▶ **Exercise brief**:
Reproduce all of the data exactly, with no line skipped.
• • • • • • •
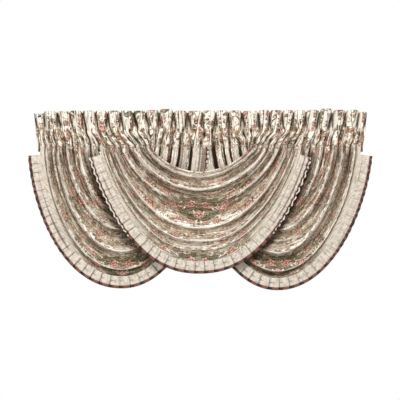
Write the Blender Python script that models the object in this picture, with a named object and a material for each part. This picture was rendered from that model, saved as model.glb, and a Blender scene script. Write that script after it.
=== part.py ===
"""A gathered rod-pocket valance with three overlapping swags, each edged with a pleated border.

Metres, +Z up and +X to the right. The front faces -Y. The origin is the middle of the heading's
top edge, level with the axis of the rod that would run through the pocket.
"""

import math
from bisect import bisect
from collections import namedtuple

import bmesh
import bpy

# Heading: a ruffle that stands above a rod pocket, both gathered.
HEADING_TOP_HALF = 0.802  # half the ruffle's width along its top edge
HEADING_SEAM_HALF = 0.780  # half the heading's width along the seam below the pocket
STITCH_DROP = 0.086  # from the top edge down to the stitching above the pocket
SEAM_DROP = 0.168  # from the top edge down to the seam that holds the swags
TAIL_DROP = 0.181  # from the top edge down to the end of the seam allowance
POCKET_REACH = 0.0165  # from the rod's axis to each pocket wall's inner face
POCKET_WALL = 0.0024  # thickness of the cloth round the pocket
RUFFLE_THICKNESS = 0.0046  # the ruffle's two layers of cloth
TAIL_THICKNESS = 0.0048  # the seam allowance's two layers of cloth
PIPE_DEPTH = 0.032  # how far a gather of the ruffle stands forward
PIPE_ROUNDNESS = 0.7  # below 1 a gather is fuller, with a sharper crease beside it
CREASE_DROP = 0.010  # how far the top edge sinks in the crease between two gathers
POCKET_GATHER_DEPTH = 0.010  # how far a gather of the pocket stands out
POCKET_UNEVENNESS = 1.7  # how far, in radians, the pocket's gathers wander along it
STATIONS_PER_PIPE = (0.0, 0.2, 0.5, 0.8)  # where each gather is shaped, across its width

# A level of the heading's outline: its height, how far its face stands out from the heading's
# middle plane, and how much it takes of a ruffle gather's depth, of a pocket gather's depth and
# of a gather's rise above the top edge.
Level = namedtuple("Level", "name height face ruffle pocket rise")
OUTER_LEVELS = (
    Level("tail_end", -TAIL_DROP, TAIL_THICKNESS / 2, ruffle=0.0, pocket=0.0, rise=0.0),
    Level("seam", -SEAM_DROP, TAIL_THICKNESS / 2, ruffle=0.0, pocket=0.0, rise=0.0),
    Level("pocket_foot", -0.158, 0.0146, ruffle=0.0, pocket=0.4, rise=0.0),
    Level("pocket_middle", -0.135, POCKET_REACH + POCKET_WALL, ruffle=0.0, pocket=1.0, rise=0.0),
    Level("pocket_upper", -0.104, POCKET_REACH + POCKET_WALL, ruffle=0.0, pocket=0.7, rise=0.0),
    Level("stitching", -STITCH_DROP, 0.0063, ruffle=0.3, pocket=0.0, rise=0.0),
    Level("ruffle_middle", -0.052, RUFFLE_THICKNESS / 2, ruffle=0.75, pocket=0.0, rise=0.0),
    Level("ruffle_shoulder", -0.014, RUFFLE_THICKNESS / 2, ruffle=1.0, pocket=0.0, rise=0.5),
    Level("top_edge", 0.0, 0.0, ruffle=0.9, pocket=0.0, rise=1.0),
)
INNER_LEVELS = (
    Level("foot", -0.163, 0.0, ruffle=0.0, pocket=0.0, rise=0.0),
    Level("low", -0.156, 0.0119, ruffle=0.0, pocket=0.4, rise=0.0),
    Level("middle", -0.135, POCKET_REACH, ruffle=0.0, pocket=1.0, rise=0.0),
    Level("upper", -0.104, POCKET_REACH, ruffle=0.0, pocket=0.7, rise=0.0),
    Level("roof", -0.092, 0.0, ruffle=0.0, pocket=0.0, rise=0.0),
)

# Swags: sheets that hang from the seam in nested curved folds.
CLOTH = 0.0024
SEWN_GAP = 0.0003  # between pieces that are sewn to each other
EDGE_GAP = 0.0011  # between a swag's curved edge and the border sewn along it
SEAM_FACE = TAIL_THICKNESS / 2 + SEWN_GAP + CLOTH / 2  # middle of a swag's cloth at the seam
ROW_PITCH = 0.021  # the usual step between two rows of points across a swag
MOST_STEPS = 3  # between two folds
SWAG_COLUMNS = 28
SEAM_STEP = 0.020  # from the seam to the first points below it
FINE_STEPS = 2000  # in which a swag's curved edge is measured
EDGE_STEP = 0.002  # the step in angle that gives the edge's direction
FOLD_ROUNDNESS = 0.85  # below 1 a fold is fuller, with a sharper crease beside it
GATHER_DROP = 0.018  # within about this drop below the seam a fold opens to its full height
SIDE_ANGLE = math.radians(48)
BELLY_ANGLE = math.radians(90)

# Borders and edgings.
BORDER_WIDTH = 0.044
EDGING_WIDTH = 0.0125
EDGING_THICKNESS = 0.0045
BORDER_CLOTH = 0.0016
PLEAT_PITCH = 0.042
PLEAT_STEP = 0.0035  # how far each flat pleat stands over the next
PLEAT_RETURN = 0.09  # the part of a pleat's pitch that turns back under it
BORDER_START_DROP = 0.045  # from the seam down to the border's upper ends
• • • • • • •
▶ **Solution below**:
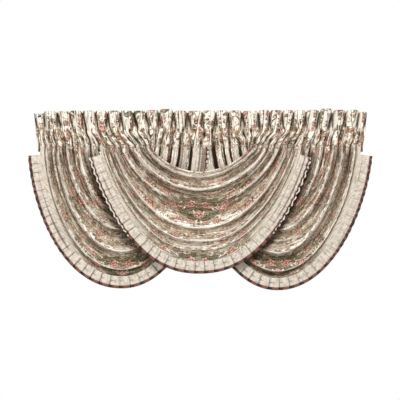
Write the Blender Python script that models the object in this picture, with a named object and a material for each part. This picture was rendered from that model, saved as model.glb, and a Blender scene script. Write that script after it.
=== part.py ===
"""A gathered rod-pocket valance with three overlapping swags, each edged with a pleated border.

Metres, +Z up and +X to the right. The front faces -Y. The origin is the middle of the heading's
top edge, level with the axis of the rod that would run through the pocket.
"""

import math
from bisect import bisect
from collections import namedtuple

import bmesh
import bpy

# Heading: a ruffle that stands above a rod pocket, both gathered.
HEADING_TOP_HALF = 0.802  # half the ruffle's width along its top edge
HEADING_SEAM_HALF = 0.780  # half the heading's width along the seam below the pocket
STITCH_DROP = 0.086  # from the top edge down to the stitching above the pocket
SEAM_DROP = 0.168  # from the top edge down to the seam that holds the swags
TAIL_DROP = 0.181  # from the top edge down to the end of the seam allowance
POCKET_REACH = 0.0165  # from the rod's axis to each pocket wall's inner face
POCKET_WALL = 0.0024  # thickness of the cloth round the pocket
RUFFLE_THICKNESS = 0.0046  # the ruffle's two layers of cloth
TAIL_THICKNESS = 0.0048  # the seam allowance's two layers of cloth
PIPE_DEPTH = 0.032  # how far a gather of the ruffle stands forward
PIPE_ROUNDNESS = 0.7  # below 1 a gather is fuller, with a sharper crease beside it
CREASE_DROP = 0.010  # how far the top edge sinks in the crease between two gathers
POCKET_GATHER_DEPTH = 0.010  # how far a gather of the pocket stands out
POCKET_UNEVENNESS = 1.7  # how far, in radians, the pocket's gathers wander along it
STATIONS_PER_PIPE = (0.0, 0.2, 0.5, 0.8)  # where each gather is shaped, across its width

# A level of the heading's outline: its height, how far its face stands out from the heading's
# middle plane, and how much it takes of a ruffle gather's depth, of a pocket gather's depth and
# of a gather's rise above the top edge.
Level = namedtuple("Level", "name height face ruffle pocket rise")
OUTER_LEVELS = (
    Level("tail_end", -TAIL_DROP, TAIL_THICKNESS / 2, ruffle=0.0, pocket=0.0, rise=0.0),
    Level("seam", -SEAM_DROP, TAIL_THICKNESS / 2, ruffle=0.0, pocket=0.0, rise=0.0),
    Level("pocket_foot", -0.158, 0.0146, ruffle=0.0, pocket=0.4, rise=0.0),
    Level("pocket_middle", -0.135, POCKET_REACH + POCKET_WALL, ruffle=0.0, pocket=1.0, rise=0.0),
    Level("pocket_upper", -0.104, POCKET_REACH + POCKET_WALL, ruffle=0.0, pocket=0.7, rise=0.0),
    Level("stitching", -STITCH_DROP, 0.0063, ruffle=0.3, pocket=0.0, rise=0.0),
    Level("ruffle_middle", -0.052, RUFFLE_THICKNESS / 2, ruffle=0.75, pocket=0.0, rise=0.0),
    Level("ruffle_shoulder", -0.014, RUFFLE_THICKNESS / 2, ruffle=1.0, pocket=0.0, rise=0.5),
    Level("top_edge", 0.0, 0.0, ruffle=0.9, pocket=0.0, rise=1.0),
)
INNER_LEVELS = (
    Level("foot", -0.163, 0.0, ruffle=0.0, pocket=0.0, rise=0.0),
    Level("low", -0.156, 0.0119, ruffle=0.0, pocket=0.4, rise=0.0),
    Level("middle", -0.135, POCKET_REACH, ruffle=0.0, pocket=1.0, rise=0.0),
    Level("upper", -0.104, POCKET_REACH, ruffle=0.0, pocket=0.7, rise=0.0),
    Level("roof", -0.092, 0.0, ruffle=0.0, pocket=0.0, rise=0.0),
)

# Swags: sheets that hang from the seam in nested curved folds.
CLOTH = 0.0024
SEWN_GAP = 0.0003  # between pieces that are sewn to each other
EDGE_GAP = 0.0011  # between a swag's curved edge and the border sewn along it
SEAM_FACE = TAIL_THICKNESS / 2 + SEWN_GAP + CLOTH / 2  # middle of a swag's cloth at the seam
ROW_PITCH = 0.021  # the usual step between two rows of points across a swag
MOST_STEPS = 3  # between two folds
SWAG_COLUMNS = 28
SEAM_STEP = 0.020  # from the seam to the first points below it
FINE_STEPS = 2000  # in which a swag's curved edge is measured
EDGE_STEP = 0.002  # the step in angle that gives the edge's direction
FOLD_ROUNDNESS = 0.85  # below 1 a fold is fuller, with a sharper crease beside it
GATHER_DROP = 0.018  # within about this drop below the seam a fold opens to its full height
SIDE_ANGLE = math.radians(48)
BELLY_ANGLE = math.radians(90)

# Borders and edgings.
BORDER_WIDTH = 0.044
EDGING_WIDTH = 0.0125
EDGING_THICKNESS = 0.0045
BORDER_CLOTH = 0.0016
PLEAT_PITCH = 0.042
PLEAT_STEP = 0.0035  # how far each flat pleat stands over the next
PLEAT_RETURN = 0.09  # the part of a pleat's pitch that turns back under it
BORDER_START_DROP = 0.045  # from the seam down to the border's upper ends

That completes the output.